Con tal panorama, las humanidades digitales se presentan tanto como un lugar que acrecienta la crisis como uno que la alivia. Por una parte, les dan a las humanidades un aparente carácter más serio y formalizado en el sentido en el que opera con reglas deductivas computacionales—propio del ídolo quantitatis—, aunque, tomadas a la ligera, sacrifican la granularidad interpretativa y la búsqueda conjetural, y se aproximan al propósito positivista de la adquisición de nuevo conocimiento, así sea del pasado; es decir, al ídolo novitatis. Es esto justamente lo que ha hecho atractivas a las humanidades digitales en las universidades como justificación de actualización. Sin embargo, por otra parte, las humanidades digitales rompen con el ídolo temporis, pues ofrecen un abanico experimental de nuevas formas de investigación y creación que no se limitan a las búsquedas tradicionales de las humanidades y las ciencias. Tanto es así que parte de las discusiones presentes sobre las humanidades digitales tratan acerca de la manera como en la academia deben ser evaluadas sus producciones, ricas en nuevos medios y formas de producción que no se limitan a los libros, artículos y conferencias.
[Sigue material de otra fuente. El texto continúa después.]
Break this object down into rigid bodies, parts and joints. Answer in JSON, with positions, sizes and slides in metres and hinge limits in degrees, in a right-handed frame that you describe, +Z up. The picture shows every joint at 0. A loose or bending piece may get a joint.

Las humanidades digitales, además, son en esencia no solo interdisciplinares, sino incluso no-disciplinares, indisciplinadas, si se quiere, pues requieren de un sentido de la curiosidad y la exploración que se ve limitada por las experticias particulares y ultraespecíficas, y, por supuesto, por los límites disciplinares institucionales.
Es en este sentido que Richard Papson afirma que la figura del humanista digital introduce un nuevo rol en las humanidades —en el sentido simultáneamente positivo y negativo mencionado antes—. Además del tradicional “académico” que juega las reglas de la facultad y se dedica juiciosamente a estudiar y cultivar un conocimiento acerca de lo humano, y del “intelectual”, que por su parte cuestiona e incomoda las bases del establecimiento académico y la propia modernidad, está el “bricolér”, que ágilmente toma prestado de cualquier disciplina para ensamblar proyectos que se mueven con rapidez. El bricolér experimenta e iterativamente modifica su curso.
Tanto desde los roles académicos e intelectuales como desde el bricolaje, las humanidades digitales son una parte muy valiosa de las humanidades en la crisis de la que hablamos, y eso debe reconocerse y promoverse. Pues solo a través de la apropiación crítica y a consciencia de la tecnología pueden defenderse los lugares particulares de las humanidades y los aportes que pueden ofrecer al resto de las formas de conocimiento. Es decir, solo a través de la experimentación y del conocimiento particular de lo que esperan los ídolos, con el fin de transformarlos, pueden las humanidades confeccionar un traje que no le quede prestado. Un bricolér ágilmente hace pruebas, descubre lo que le beneficia particularmente y cambia las medidas. Esto lo podemos ver como una movida de Yudo que propician las humanidades digitales: se aprovecha la fuerza que obligan los ídolos quantitatis y novitatis —y las oportunidades positivas de investigación que ofrecen—, y se mezcla con la puerta de entrada refrescante y experimental que ofrecen los nuevos medios, la creatividad computacional, y en general el pensamiento digital. Tal vez, el traje de Yudo es el traje apropiado.